Prior to that, Seet had denied all knowledge of manipulation in trading accounts linked to the crash. The accounts were under the charge of former remisier Andy Lee Chee Wee. Seet said Lim & Tan would have taken action immediately had it known about the involvement of third parties, referring to Soh and Quah Su-Ling, the co-accused, in the chain of events.

Lee, the prosecution’s third witness, had on May 6, 2019 testified that he made up stories to conceal the roles of Quah and Alice Ang Cheau Hoon, a remisier at UOB Kay Hian, in those accounts. Lee said he was afraid that the details of his involvement would be revealed as well. He admitted that he took trading instructions from Quah and Ang without obtaining proper authorisation to do so.

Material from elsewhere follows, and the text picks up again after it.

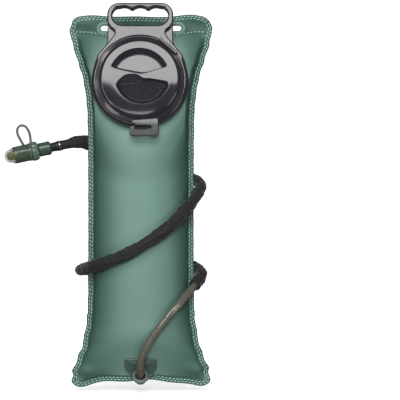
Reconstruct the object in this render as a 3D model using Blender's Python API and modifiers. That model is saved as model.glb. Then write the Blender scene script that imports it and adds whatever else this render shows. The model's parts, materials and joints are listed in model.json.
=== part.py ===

Seet explained that while the firm conducted rigorous “Know Your Client” and related due diligence, the checks may have failed, if indeed Lee took orders from unauthorised third parties.

As more evidence comes to light on how the BAL shares crashed so spectacularly, the spotlight may now turn to the efficacy of the policies meant to prevent that from happening in the first place.

Indeed, with evidence given by several witnesses from the broking houses and banks, questions need to be asked as to where the gaps in compliance were, and what impact they had on the crash that occureed.

On May 14, it was revealed by Hafeez Ahmad Choudry, chief risk officer of Crédit -lndustriel et Commercial, that the same person had acted as a donor and donee (giver and receiver) of the powers of attorney for a corporate bank account in CIC that was used to trade in BAL shares — something Hafeez admitted was imprudent.

That person turned out to be Soh’s former romantic partner, Adeline Cheng Jo-Ee, who had full control over the account, opened under the name of a British Virgin Islands-registered entity, Carlos Place Investment. Cheng was also both the authorised signatory of Carlos Place and the representative of its appointed external asset manager, Alethia Asset Management.

When Tan Seow Kiat, KGI Securities’ head of risk, took the stand on May 16, it was revealed that Suspicious Transaction Reports for some of the implicated trading accounts held in KGI were not filed until some months after the transactions occurred.

Those transactions involved third-party cheques issued to three accounts as cash collateral. KGI, after conducting due diligence, could not establish the relationship between the account holders and the persons who issued the cheques.

One of the cheques, issued from the account of Quah and Tan Boon Kiat, a known associate of Quah’s, was for an account belonging to one Ooi Cheu Kok. Upon repeated questioning by Sreenivasan, KGI’s Tan could not pinpoint why the delay happened, justifiably because he was not in charge of compliance in the firm.

When cross-examined by Sreenivasan, Tan also similarly admitted that the confusion arising from SGX’s designation of BAL shares had badly affected market liquidity, resulting in downward pressure on share prices.